Y is ratio scale (and this time the zero value can actually occur).
In an ordinary linear regression of Y on X, the constant term would be
the average difference in traffic when A and B have the same rate (X =
0). That average difference need not be zero; for instance, A might
serve a larger customer base. If that's the case (constant term
positive, say), forcing the regression through the origin can flip the
sign of the slope coefficient.
/Paul
eleaticus
That's a lot better example en re ratio scale data, paul, but don't you
think it would be pretty silly trying to find the difference Y by intercept
regression when you already know that the average difference is the
difference of the averages?
[ Sigma( w - x)/n ] = Sigma(w)/n - Sigma(x)/n
But all this avoids my question:
How in L can a variable correlated high negative with the dep variable be
first in and with a positive load?
I don't get it.
And, the same Paul as on rgb?, what I haven't said there I think is that
with intercept the r^2 is around 40%, say, in some cases, and without? 90%.

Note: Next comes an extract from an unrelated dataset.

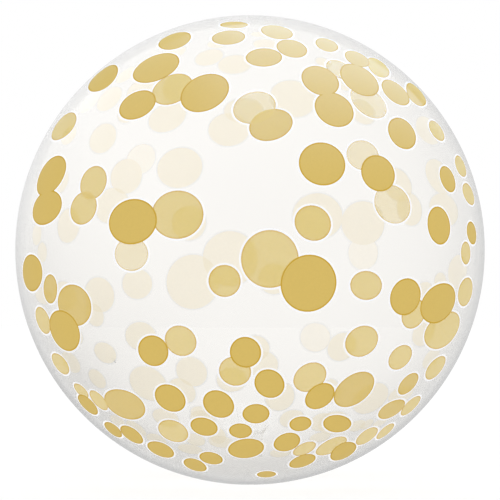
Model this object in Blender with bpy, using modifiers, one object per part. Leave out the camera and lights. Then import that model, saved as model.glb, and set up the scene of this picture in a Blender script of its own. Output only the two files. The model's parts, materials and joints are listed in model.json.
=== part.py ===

Same variables and cases but only the w/o is valid. with a minimum of 62000
cases in the by-far smallest data subset, the increase is as close to
impossible as possible by chance.
Back when I used regression with strange variables for NFL sports betting,
the w/ and w/o were approximately the same.
oren
>
> /Paul
Rich Ulrich
<elea...@bellsouth.net> wrote:
>
>"Rich Ulrich" <rich....@comcast.net> wrote in message
>news:jl2ij51e6qcd28hl8...@4ax.com...
>> On Mon, 28 Dec 2009 03:02:59 -0600, "eleaticus"
>> <elea...@bellsouth.net> wrote:
[snip, previous]
>ALWAYS use no intercept when the dependent variable is ratio scale (true
>zero, etc) and all the independent variables are ratio scale.
>
If you show me a reference that prescribes that,
I will tell you that that source is one to be avoided.
>
>>
>> 2) Google groups for <regression suppressor author:ulrich > .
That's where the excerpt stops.